Australian Research Council grant awarded to consortium researching ways for museums to preserve performance art

Exploring the challenges around presenting and preserving choreographic performance works in visual arts institutions, Precarious Movements: Choreography and the Museum is a major research partnership between the Art Gallery of New South Wales (AGNSW), Monash University Museum of Art (MUMA), the National Gallery of Victoria (NGV), Tate UK, and UNSW Sydney, bringing together five public institutions from Australia and internationally.

Addressing some of the difficulties that ephemeral, performance-based works can pose to museums and collecting institutions, most of which have primarily been concerned with collecting objects, the research will focus on developing protocols, policies and methodologies for both artists and museums to exhibit, collect and conserve choreographic performance art. Encompassing three years of research, from May 2021 until 2024, the project has arisen in response to the increasing prevalence of performance in contemporary art and the imperative for collecting institutions to be able to capture and preserve this important aspect of art history.
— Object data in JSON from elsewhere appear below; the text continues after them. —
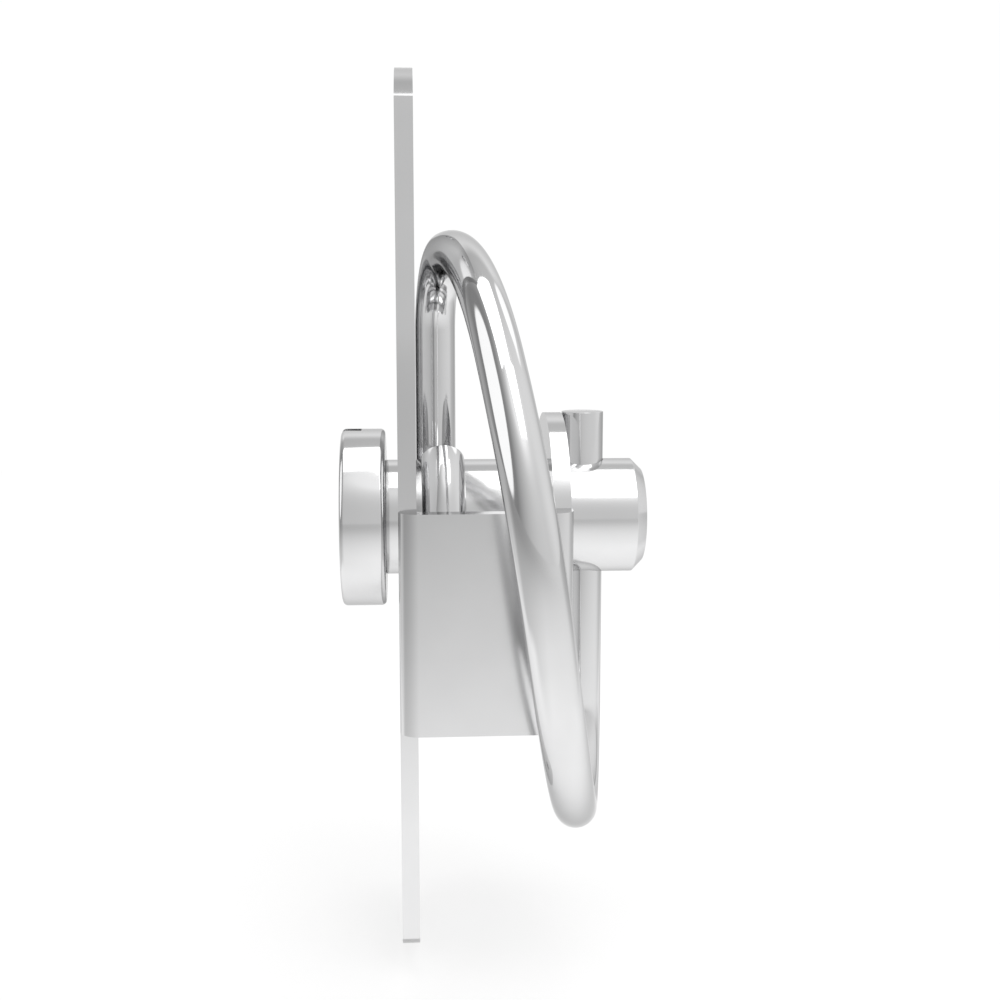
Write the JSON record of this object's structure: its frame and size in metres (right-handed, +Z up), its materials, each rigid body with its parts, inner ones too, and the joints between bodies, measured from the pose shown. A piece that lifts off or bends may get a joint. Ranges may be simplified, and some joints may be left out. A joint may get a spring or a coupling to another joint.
{
  "type": "compression latch",
  "caption": "Polished steel panel latch: a folded sheet housing carries a round spindle turned by a bent rod ring handle, with a slotted clamp screw behind the plate.",
  "frame": {"origin": "on the spindle axis at the back face of the back plate, which is also the centre of the screw hole pattern", "axes": "+X along the spindle towards its nose, out of the panel; +Z up the back plate; +Y away from the bow of the handle"},
  "size_m": [0.0576, 0.083, 0.1666],
  "materials": {
    "polished_sheet": "mirror polished sheet steel",
    "weld_bead": "dressed weld bead",
    "turned_steel": "turned and polished steel bar",
    "polished_rod": "mirror polished round rod"
  },
  "bodies": {
    "housing": {"housing": "polished_sheet", "closing_weld": "weld_bead"},
    "spindle": {"spindle": "turned_steel", "handle": "polished_rod"},
    "clamp_screw": {"clamp_screw": "turned_steel"}
  },
  "joints": [
    {"name": "handle_turn", "type": "hinge", "parent": "housing", "child": "spindle", "pos_m": [0, 0, 0], "axis": [1, 0, 0], "range_deg": [-18, 105]},
    {"name": "clamp_travel", "type": "slide", "parent": "spindle", "child": "clamp_screw", "axis": [-1, 0, 0], "range_m": [0, 0.006]}
  ]
}
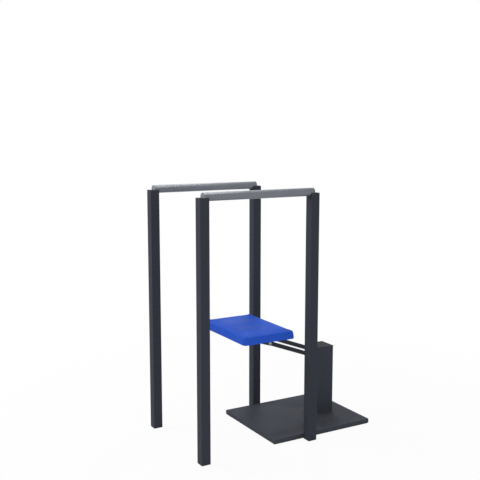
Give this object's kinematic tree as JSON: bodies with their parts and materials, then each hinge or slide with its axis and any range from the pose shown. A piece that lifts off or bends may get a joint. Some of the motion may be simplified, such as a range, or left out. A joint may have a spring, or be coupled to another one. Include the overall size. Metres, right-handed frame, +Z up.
{
  "type": "assisted dip machine",
  "caption": "Dip stand with two round grip rails on square posts and a sprung, level-moving kneeling pad carried from a square column on a base plate.",
  "frame": {"origin": "middle of the machine's footprint, on the floor", "axes": "+Z up; -Y is the way the user faces, with the column and base plate at +Y; X runs from the left rail to the right rail"},
  "size_m": [0.5976, 1.023, 1.274],
  "materials": {
    "frame_paint": "charcoal powder coat",
    "rail_steel": "satin bright steel tube",
    "pad_vinyl": "blue upholstery vinyl over foam",
    "black_rubber": "moulded black rubber",
    "plug_plastic": "moulded grey plastic",
    "zinc_steel": "zinc-plated steel",
    "spring_steel": "oiled spring steel",
    "bronze": "sintered bronze",
    "plywood": "birch plywood",
    "wheel_iron": "black enamelled cast iron with a ribbed rim"
  },
  "bodies": {
    "frame": {"front_left_post": "frame_paint", "front_right_post": "frame_paint", "rear_left_post": "frame_paint", "rear_right_post": "frame_paint", "front_left_saddle": "frame_paint", "front_right_saddle": "frame_paint", "rear_left_saddle": "frame_paint", "rear_right_saddle": "frame_paint", "front_left_foot": "black_rubber", "front_right_foot": "black_rubber", "rear_left_foot": "black_rubber", "rear_right_foot": "black_rubber", "front_left_rail_screw": "zinc_steel", "front_right_rail_screw": "zinc_steel", "rear_left_rail_screw": "zinc_steel", "rear_right_rail_screw": "zinc_steel", "front_left_rail_plug": "plug_plastic", "front_right_rail_plug": "plug_plastic", "rear_left_rail_plug": "plug_plastic", "rear_right_rail_plug": "plug_plastic", "left_rail": "rail_steel", "right_rail": "rail_steel", "rear_left_frame_bolt": "frame_paint", "rear_right_frame_bolt": "frame_paint", "base_plate": "frame_paint", "base_mat": "black_rubber", "left_column_bolt": "zinc_steel", "right_column_bolt": "zinc_steel", "column_shell": "frame_paint", "column_cap": "frame_paint", "column_foot": "frame_paint", "mechanism_deck": "frame_paint", "left_mast": "frame_paint", "right_mast": "frame_paint", "stop_bar": "frame_paint", "down_buffer": "black_rubber", "up_buffer": "black_rubber", "lower_pivot_pin": "zinc_steel", "upper_pivot_pin": "zinc_steel", "thrust_washer": "bronze", "left_spring": "spring_steel", "right_spring": "spring_steel"},
    "lower_arm": {"lower_arm": "frame_paint", "lower_bush": "bronze", "crank_pin": "zinc_steel"},
    "upper_arm": {"upper_arm": "frame_paint", "upper_bush": "bronze"},
    "pad_carrier": {"pad_bracket": "frame_paint", "lower_link_pin": "zinc_steel", "upper_link_pin": "zinc_steel", "pad_board": "plywood", "knee_pad": "pad_vinyl", "front_left_pad_screw": "zinc_steel", "front_right_pad_screw": "zinc_steel", "rear_left_pad_screw": "zinc_steel", "rear_right_pad_screw": "zinc_steel"},
    "spring_yoke": {"spring_yoke": "zinc_steel"},
    "anchor_carriage": {"anchor_carriage": "zinc_steel"},
    "tensioner": {"tension_screw": "zinc_steel", "thumb_wheel": "wheel_iron"}
  },
  "joints": [
    {"name": "arm_hinge", "type": "hinge", "parent": "frame", "child": "lower_arm", "pos_m": [0, 0.3395, 0.3316], "axis": [1, 0, 0], "range_deg": [0, 50], "stiffness_Nm_per_rad": 80, "springref_deg": -53.86, "deforming": ["left_spring", "right_spring"]},
    {"name": "upper_arm_hinge", "type": "hinge", "parent": "frame", "child": "upper_arm", "pos_m": [0, 0.3395, 0.3636], "axis": [1, 0, 0], "range_deg": [0, 50]},
    {"name": "carrier_hinge", "type": "hinge", "parent": "lower_arm", "child": "pad_carrier", "pos_m": [0, 0.0285, 0.45], "axis": [1, 0, 0], "range_deg": [-50, 0]},
    {"name": "yoke_slide", "type": "slide", "parent": "frame", "child": "spring_yoke", "axis": [0, 0, 1], "range_m": [0, 0.0405]},
    {"name": "wheel_turn", "type": "hinge", "parent": "frame", "child": "tensioner", "pos_m": [0, 0.3835, 0.066], "axis": [0, 0, -1], "range_deg": [0, 1800]},
    {"name": "carriage_slide", "type": "slide", "parent": "frame", "child": "anchor_carriage", "axis": [0, 0, 1], "range_m": [0, 0.0201], "deforming": ["left_spring", "right_spring"]}
  ],
  "couplings": [
    {"joint": "upper_arm_hinge", "follows": "arm_hinge", "ratio": 1},
    {"joint": "carrier_hinge", "follows": "arm_hinge", "ratio": -1},
    {"joint": "yoke_slide", "follows": "arm_hinge", "m_per_rad": 0.045837},
    {"joint": "carriage_slide", "follows": "wheel_turn", "m_per_rad": 0.00063662}
  ]
}
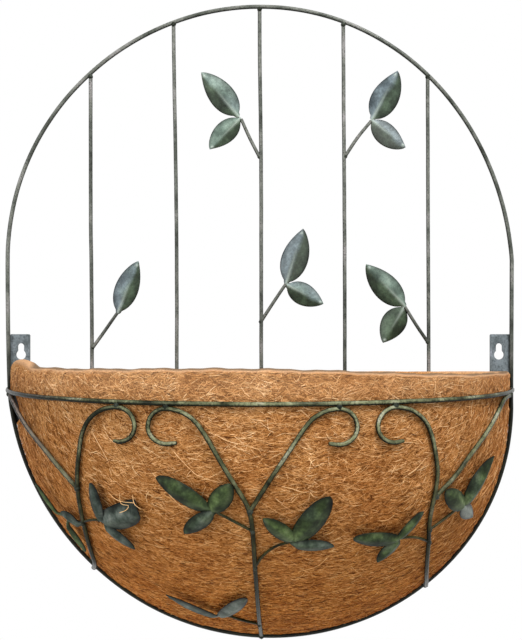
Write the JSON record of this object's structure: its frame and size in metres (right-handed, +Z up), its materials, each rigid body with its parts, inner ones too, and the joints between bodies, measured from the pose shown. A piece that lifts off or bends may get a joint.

Precarious Movements was recently awarded one of 60 of the highly competitive Australian Research Council’s Linkage Grants, valued at nearly $400,000. The Australian Research Council (ARC) is the national body for funding scholarly research of major significance and their Linkage Grants are designed to facilitate partnerships between academic researchers and business, community or industry bodies, including organisations in the creative and cultural industries.

The ARC grant will also facilitate the commissioning of multiple new performance works by leading artists to be premiered at AGNSW, MUMA, and NGV and further strengthen the growth of performance-based practices internationally by providing direct support to artists. The project will culminate in the production of a major scholarly publication capturing the research, findings, case studies and scholarship on choreographic performance in the visual arts.

Connecting with and consulting an international network of artists, curators, conservators, archivists, museum educators and scholars, Precarious Movements is led by Dr Erin Brannigan, Senior Lecturer in theatre and performance and Dr Rochelle Haley, Lecturer, UNSW Arts, Design & Architecture; Hannah Mathews, Senior Curator, Monash University Museum of Art; artist Shelley Lasica; Carolyn Murphy, Head of Conservation, and Lisa Catt, Curator, International Art, Art Gallery of New South Wales; Louise Lawson, Conservation Manager, Time Based Media Conservation, Tate; and Pip Wallis, Curator, Contemporary Art, National Gallery of Victoria.